When we talk about banking, we are discussing the products and services offered by the financial industry including lending money, facilitating payments, and managing accounts. Banking services are available to individuals, companies, and governments. There are some key differences between commercial banking and Islamic banking.

Banks and financial institutions play an important role in the economy. Not only do they facilitate financial transactions, but they also act as intermediaries between businesses, between borrowers and savers, and between lenders and businesses.

Banks facilitate transactions and manage credit and debit accounts. The role in the economy goes beyond managing money. They are also responsible for ensuring the financial systems remain stable, and they are therefore subject to regulation and oversight by central banks.

The regulation of banks ensures that there is ongoing prudent financial management, and risk mitigation in addition to compliance with legal standards.

COMMERCIAL BANKING - HOW DOES IT WORK?

Commercial banking is a traditional form of banking used across the globe, especially in Western economies. In its very basic form, commercial banking relates to the services and activities that banks can provide to individuals, entrepreneurs, businesses and governmental organisations.

Commercial banks undertake various activities, including:

  • Payments: commercial banks facilitate incoming and outgoing payments, transfers, cheques.
  • Debit and credit cards: commercial banks provide customers with debit and credit cards
  • Trading: banks also facilitate national and international trade by enabling international payments and foreign exchange transactions.
  • Investment services: commercial banks offer brokerage services and accounts, advisory services, and information about investment options.
  • Corporate banking: commercial banks offer the corporate world specialised corporate services to encourage and facilitate corporate trade and transactions.

Main Principles Of Commercial Banking

One of the main underlying principles of commercial banking is the payment and receipt of interest.

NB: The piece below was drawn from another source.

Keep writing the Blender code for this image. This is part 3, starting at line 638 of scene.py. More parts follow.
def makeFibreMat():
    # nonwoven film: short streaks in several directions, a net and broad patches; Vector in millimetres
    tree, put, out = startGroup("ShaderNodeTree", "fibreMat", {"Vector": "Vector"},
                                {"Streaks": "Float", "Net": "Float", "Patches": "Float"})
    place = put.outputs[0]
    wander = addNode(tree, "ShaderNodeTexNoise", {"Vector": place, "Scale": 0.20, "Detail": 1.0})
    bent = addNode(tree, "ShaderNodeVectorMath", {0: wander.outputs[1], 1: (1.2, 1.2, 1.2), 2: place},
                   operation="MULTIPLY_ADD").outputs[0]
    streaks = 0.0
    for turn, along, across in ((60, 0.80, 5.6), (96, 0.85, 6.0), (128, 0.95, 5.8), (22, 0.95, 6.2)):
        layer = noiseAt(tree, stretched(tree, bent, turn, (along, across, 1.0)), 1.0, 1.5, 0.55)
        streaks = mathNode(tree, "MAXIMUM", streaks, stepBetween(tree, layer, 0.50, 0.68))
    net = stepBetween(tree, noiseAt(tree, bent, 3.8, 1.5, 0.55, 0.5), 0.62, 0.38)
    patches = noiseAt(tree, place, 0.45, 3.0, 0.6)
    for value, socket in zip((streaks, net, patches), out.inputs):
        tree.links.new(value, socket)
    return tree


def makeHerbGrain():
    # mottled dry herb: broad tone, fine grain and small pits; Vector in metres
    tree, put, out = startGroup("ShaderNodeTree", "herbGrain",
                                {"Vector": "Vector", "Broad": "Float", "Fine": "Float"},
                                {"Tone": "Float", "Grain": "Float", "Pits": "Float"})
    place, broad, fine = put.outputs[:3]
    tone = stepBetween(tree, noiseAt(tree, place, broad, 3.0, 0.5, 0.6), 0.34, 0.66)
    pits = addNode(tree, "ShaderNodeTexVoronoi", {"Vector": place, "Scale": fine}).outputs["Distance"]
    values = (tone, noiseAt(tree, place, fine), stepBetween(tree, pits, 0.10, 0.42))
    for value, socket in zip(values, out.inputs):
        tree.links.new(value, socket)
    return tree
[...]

A commercial bank makes money by earning interest on loans and financial instruments that it provides to businesses, individuals, and large corporations.

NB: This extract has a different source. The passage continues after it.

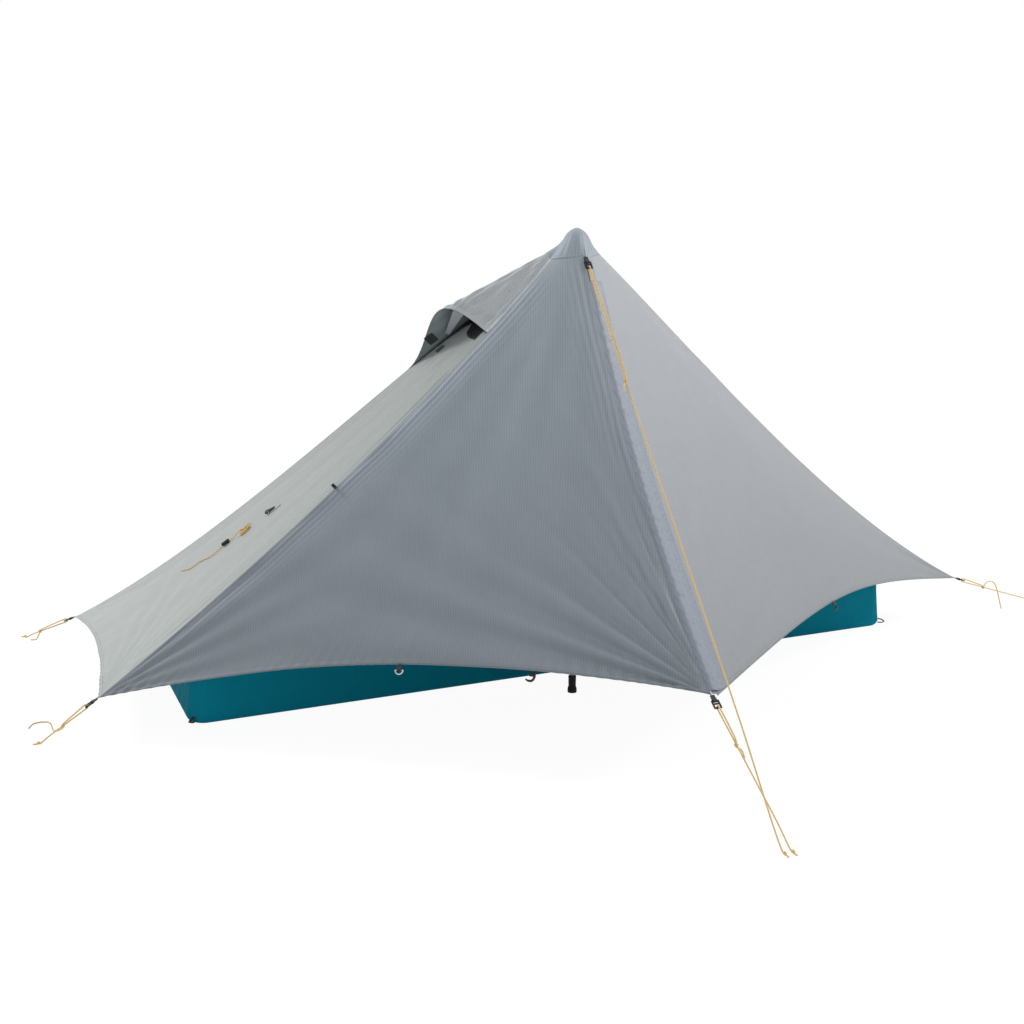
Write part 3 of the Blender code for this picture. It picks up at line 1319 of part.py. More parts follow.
def main():
    clear_scene()
    paint = {
        "front": material("front_ripstop", (0.30, 0.36, 0.42), 0.7),
        "side": material("side_ripstop", (0.42, 0.46, 0.50), 0.7),
        "foot": material("foot_ripstop", (0.40, 0.45, 0.46), 0.7),
        "mesh": material("black_mesh", (0.02, 0.02, 0.02), 0.9),
        "floor": material("floor_fabric", (0.02, 0.22, 0.26), 0.6),
        "tape": material("zip_tape", (0.12, 0.13, 0.14), 0.8),
        "prop": material("prop_fabric", (0.35, 0.37, 0.38), 0.7),
        "patch": material("hook_and_loop", (0.05, 0.05, 0.06), 0.9),
    }
    webbing = material("black_webbing", (0.02, 0.02, 0.02), 0.8)
    plastic = material("black_plastic", (0.03, 0.03, 0.03), 0.45)
    line = material("yellow_cord", (0.72, 0.50, 0.05), 0.7)
    steel = material("steel", (0.6, 0.6, 0.6), 0.3, 1.0)
    shaft = material("anodised_aluminium", (0.15, 0.16, 0.17), 0.35, 1.0)
    rubber = material("black_rubber", (0.03, 0.03, 0.03), 0.8)
    foam = material("grip_foam", (0.05, 0.05, 0.05), 0.9)
    ridges = make_ridges()
    patches = make_patches(ridges)
    build_canopy(ridges, patches, paint)
    build_door(ridges, patches, paint, plastic)
    build_zip(ridges["front"], paint, steel)
    build_vent(patches, paint)
    build_tie_outs(ridges, webbing, plastic, line)
    build_side_guyout(patches, paint, webbing, plastic, line)
    build_trim(ridges, patches, webbing, plastic, steel)
    build_floor(paint, webbing)
    build_mesh(ridges, patches, paint)
    build_skirt(patches, paint)
    build_pole(shaft, rubber, plastic, webbing, foam)


main()
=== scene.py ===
"""The looks of a one-person tent pitched on a trekking pole: fabric, mesh, webbing, cords and floor.

Metres throughout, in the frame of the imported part: origin at the pole's foot, +X to the head end,
+Y to the back, +Z up. The surfaces follow the same ridges and patches as the part's own panels.
"""

import math

import bmesh
import bpy
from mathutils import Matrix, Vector
import numpy as np


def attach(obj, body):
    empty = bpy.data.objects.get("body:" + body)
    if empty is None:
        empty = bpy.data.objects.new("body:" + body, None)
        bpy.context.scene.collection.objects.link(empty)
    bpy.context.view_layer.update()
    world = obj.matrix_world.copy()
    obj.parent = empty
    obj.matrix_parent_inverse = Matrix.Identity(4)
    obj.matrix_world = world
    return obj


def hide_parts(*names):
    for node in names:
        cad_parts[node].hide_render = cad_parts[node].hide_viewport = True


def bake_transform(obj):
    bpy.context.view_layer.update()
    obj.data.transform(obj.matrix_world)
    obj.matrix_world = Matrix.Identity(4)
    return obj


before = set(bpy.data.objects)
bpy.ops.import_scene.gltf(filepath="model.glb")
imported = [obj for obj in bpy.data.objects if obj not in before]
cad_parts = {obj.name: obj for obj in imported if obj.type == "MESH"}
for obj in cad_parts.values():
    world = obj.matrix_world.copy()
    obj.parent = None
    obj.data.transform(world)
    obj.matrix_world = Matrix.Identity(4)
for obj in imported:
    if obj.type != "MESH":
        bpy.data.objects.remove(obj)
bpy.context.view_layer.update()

# General
GAP = 0.0003
SEAM_GAP = 0.0005
CANOPY_THICKNESS = 0.0008
MESH_DROP = 0.0012
FABRIC = 0.0004
PROBE = 0.0005

# Camera
CAMERA_PLACE = (-1.528, -3.161, 1.307)
CAMERA_PITCH = math.radians(13)
CAMERA_YAW = math.radians(23.154)
CAMERA_LENS_MM = 48.375
CAMERA_SENSOR_MM = 36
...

Commercial banks also make money from the fees they charge for their products. For example, when offering loans and mortgages, the bank will usually charge a fee for this service.

Commercial banking rests on the following main principles:

  • Profitability - as with any commercial business, the banks main focus is on profitability.
  • Liquidity - liquidity refers to the ability of assets to be quickly converted into cash/ money.
  • Solvency - commercial banks need to be solvent at all times. What this means is that they have financial sufficiency and capability. This level of solvency enables banks to remain in competitive markets with enough capital.

ISLAMIC BANKING - HOW DOES IT WORK?

Islamic banking is very different to traditional commercial banking. Islamic banking is based on Islamic finance principles and guidelines. These guidelines follow Islamic Sharia law. Sharia law prohibits the receipt or payment of interest, as this is considered to be deeply unethical and exploitative.

Sharia compliant banking, underpinned by Islamic finance principles, does not charge or pay any form of interest. This does raise the question of how do Islamic banks make a profit if they do not charge interest to the customer.

The answer to this lies in the structure and the practices within Islamic finance institutions. Instead of making profit through interest, Islamic banks profit through equity sharing and partnership arrangements. These arrangements ensure that the profits and losses are shared between the parties.

Let's have a look at the way Islamic banks operate and how they make a profit:

  • Profit and loss sharing - Islamic banks rely on Sharia concepts such as musharaka (cost-plus financing) and mudaraba (partnership based financing). The former requires both the customer and the bank to contribute capital and share in any profits arising from the investment. Mudaraba is a slightly different arrangement where the bank provides the capital and the individual manages the running of the business. Both these arrangements facilitate profit sharing in an equitable way.
  • Asset-backed finance - Islamic banks rely on asset-based finance arrangements. Often, this means that the bank or financial institution will purchase an asset at the request of the customer and then sell it back to them. The sale back is at a higher price which is usually paid back in instalments.
  • Investments - Islamic banks are permitted to engage in investment activities. However, the difference between Islamic banks and conventional banks is that Islamic banks retain control over the industries they invest in. They do not invest in industries that are deemed to be impermissible in Islam (ie, gambling, porn, alcohol). Additionally, any investment activity is not interest based and is not speculative or uncertain. This means the level of risk is often lower than the investment activities of commercial banks.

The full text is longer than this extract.